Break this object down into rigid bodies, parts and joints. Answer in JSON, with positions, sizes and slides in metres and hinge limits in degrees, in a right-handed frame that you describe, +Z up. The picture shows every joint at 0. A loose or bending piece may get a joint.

------

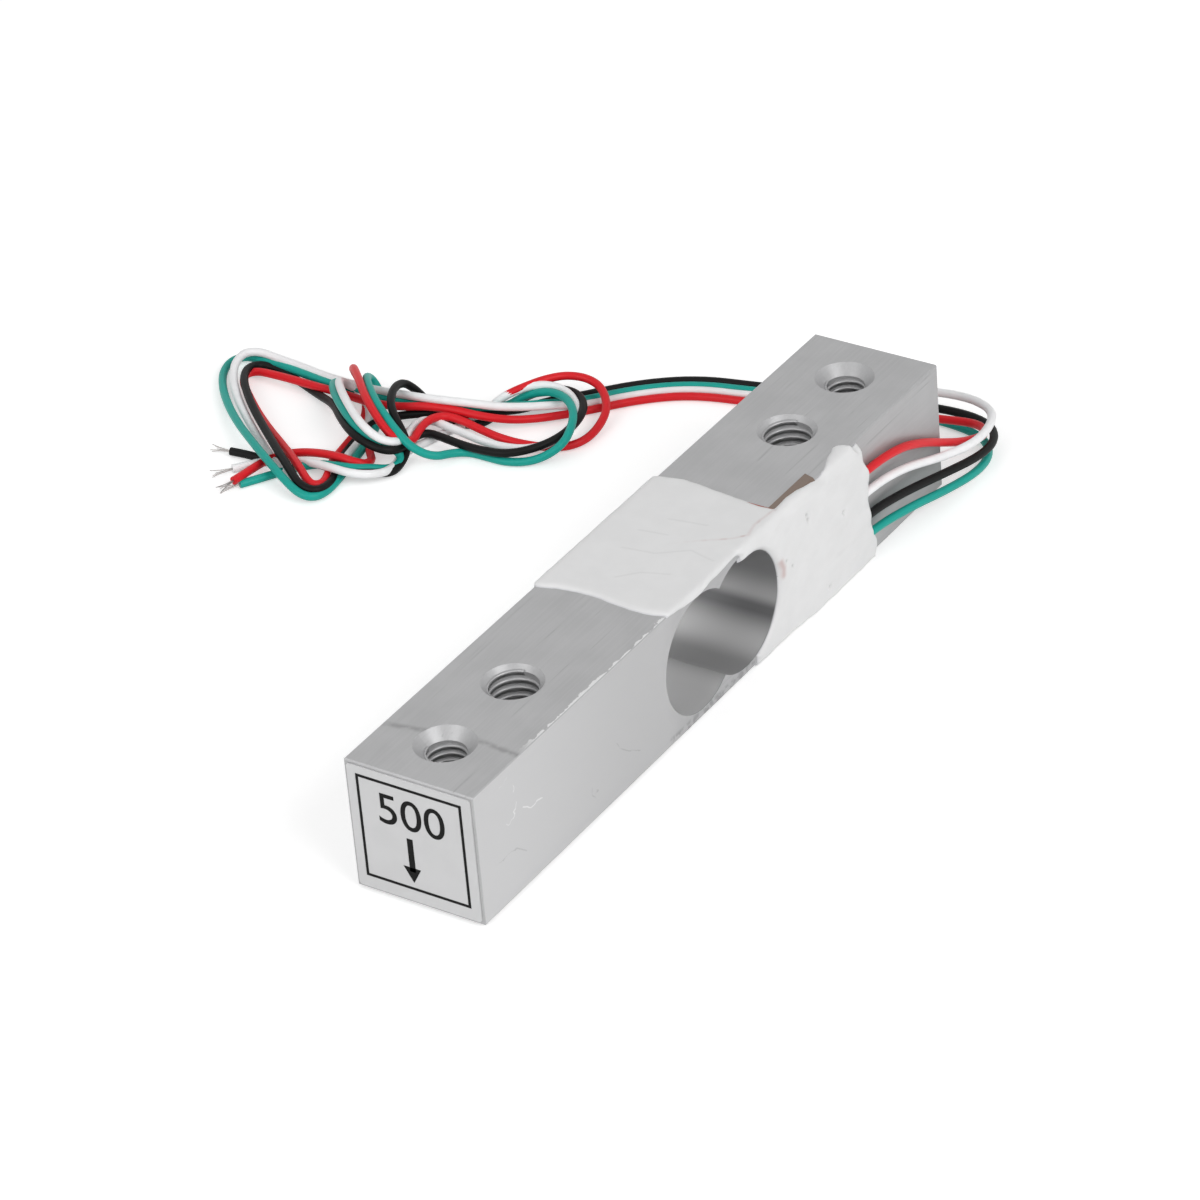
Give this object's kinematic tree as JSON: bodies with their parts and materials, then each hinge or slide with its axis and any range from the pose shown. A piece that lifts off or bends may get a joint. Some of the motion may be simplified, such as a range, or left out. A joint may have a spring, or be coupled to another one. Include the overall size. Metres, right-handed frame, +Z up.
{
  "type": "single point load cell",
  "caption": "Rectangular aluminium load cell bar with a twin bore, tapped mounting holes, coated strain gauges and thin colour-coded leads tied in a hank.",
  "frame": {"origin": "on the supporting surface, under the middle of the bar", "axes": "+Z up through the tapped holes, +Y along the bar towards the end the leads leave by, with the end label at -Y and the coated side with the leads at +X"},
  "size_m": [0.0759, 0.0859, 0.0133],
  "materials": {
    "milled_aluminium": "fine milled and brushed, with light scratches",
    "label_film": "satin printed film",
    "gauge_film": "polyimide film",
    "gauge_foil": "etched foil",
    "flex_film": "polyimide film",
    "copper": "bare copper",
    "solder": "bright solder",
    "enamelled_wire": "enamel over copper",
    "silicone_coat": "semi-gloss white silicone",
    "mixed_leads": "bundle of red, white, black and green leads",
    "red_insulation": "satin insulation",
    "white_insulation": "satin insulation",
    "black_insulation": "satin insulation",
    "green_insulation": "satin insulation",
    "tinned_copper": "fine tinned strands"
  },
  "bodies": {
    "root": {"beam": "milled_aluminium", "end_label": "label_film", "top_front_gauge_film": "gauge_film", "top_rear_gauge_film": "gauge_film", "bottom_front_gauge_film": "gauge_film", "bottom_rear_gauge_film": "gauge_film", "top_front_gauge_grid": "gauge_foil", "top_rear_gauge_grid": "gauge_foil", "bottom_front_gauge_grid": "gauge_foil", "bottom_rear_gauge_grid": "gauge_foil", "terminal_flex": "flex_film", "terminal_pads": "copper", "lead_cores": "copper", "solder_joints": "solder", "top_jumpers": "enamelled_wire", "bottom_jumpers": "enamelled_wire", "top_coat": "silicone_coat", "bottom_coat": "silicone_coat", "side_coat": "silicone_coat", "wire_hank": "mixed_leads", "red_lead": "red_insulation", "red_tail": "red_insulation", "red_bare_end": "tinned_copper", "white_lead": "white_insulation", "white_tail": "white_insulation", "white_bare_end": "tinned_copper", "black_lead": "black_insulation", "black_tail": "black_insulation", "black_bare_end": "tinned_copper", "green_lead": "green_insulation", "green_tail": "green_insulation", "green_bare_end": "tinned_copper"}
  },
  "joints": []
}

------

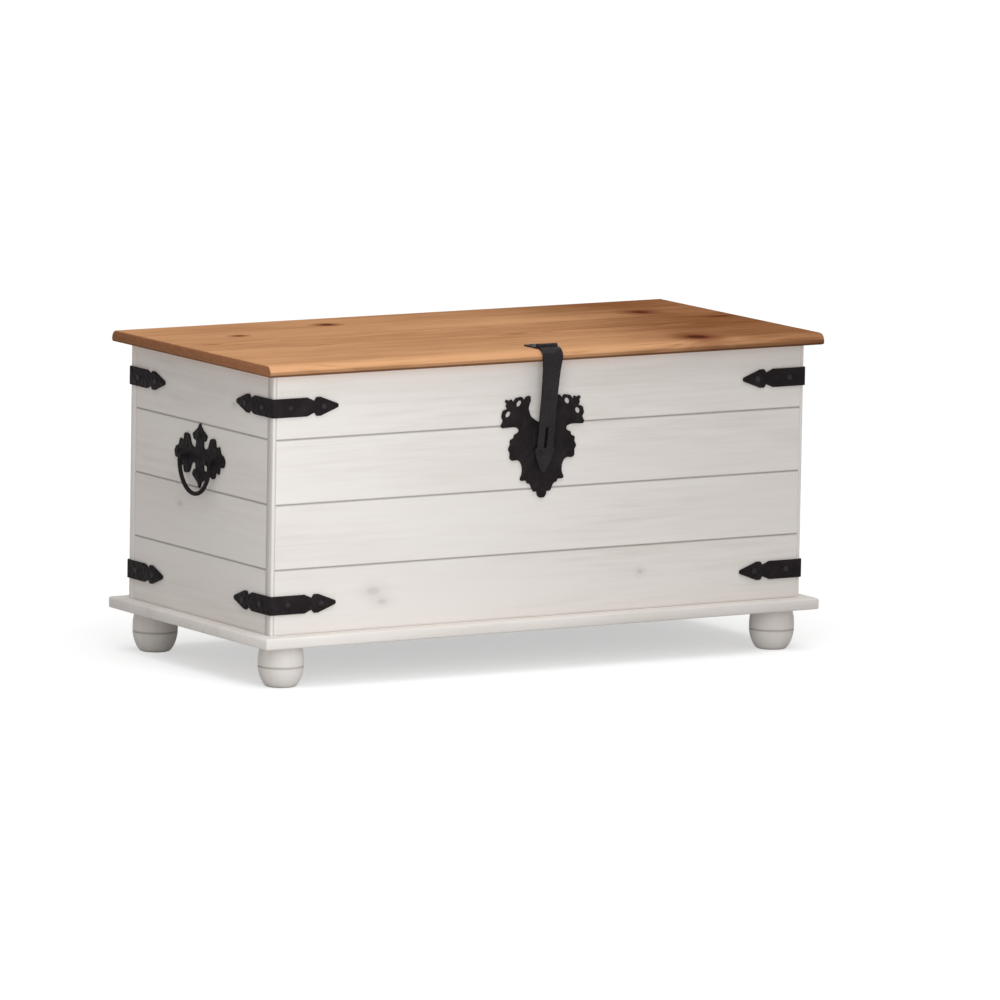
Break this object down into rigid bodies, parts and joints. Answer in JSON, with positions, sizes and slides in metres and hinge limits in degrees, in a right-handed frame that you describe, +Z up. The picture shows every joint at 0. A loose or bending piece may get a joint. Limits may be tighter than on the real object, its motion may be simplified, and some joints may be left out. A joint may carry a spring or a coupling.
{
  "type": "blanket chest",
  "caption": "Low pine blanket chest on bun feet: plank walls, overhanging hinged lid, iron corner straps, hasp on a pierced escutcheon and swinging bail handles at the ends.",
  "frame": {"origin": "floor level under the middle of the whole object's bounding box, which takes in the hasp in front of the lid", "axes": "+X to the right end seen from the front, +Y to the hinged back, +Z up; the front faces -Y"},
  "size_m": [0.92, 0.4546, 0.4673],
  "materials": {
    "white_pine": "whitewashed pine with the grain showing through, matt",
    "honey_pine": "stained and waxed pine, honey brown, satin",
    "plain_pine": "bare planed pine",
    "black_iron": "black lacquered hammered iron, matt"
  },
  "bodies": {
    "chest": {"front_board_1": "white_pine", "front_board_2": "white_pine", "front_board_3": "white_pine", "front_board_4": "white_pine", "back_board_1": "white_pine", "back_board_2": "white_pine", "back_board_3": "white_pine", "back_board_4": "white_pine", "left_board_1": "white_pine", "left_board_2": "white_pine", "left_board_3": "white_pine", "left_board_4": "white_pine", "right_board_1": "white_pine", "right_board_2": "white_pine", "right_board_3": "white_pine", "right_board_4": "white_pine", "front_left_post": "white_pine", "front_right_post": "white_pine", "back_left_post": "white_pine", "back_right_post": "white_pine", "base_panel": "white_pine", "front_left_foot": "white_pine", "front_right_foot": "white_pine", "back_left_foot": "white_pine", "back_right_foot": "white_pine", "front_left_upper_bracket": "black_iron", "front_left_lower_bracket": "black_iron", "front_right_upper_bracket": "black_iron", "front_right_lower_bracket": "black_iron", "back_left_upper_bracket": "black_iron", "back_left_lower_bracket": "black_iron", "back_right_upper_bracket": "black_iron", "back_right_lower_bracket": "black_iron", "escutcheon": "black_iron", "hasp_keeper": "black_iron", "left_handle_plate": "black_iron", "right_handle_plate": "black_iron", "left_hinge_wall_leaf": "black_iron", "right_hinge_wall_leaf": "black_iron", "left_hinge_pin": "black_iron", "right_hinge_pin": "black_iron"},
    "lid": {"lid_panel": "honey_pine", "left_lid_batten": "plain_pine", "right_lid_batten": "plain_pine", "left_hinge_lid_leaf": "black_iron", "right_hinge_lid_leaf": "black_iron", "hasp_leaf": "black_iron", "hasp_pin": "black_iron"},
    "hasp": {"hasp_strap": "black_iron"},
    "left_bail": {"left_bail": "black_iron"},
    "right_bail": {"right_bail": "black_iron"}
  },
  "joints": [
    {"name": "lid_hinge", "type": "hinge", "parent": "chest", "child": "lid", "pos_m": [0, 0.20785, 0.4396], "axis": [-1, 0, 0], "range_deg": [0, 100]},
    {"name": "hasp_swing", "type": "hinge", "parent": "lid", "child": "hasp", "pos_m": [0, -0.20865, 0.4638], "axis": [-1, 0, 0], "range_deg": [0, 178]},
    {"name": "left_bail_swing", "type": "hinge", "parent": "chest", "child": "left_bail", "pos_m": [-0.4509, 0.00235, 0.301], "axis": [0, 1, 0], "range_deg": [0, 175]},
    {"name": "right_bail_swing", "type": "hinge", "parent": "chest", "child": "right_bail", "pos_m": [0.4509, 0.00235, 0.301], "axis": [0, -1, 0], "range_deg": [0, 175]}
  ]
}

------

== Request ==
Go through the material above and count the lines that contain "from"; give that number alone.

== Exercise response ==
2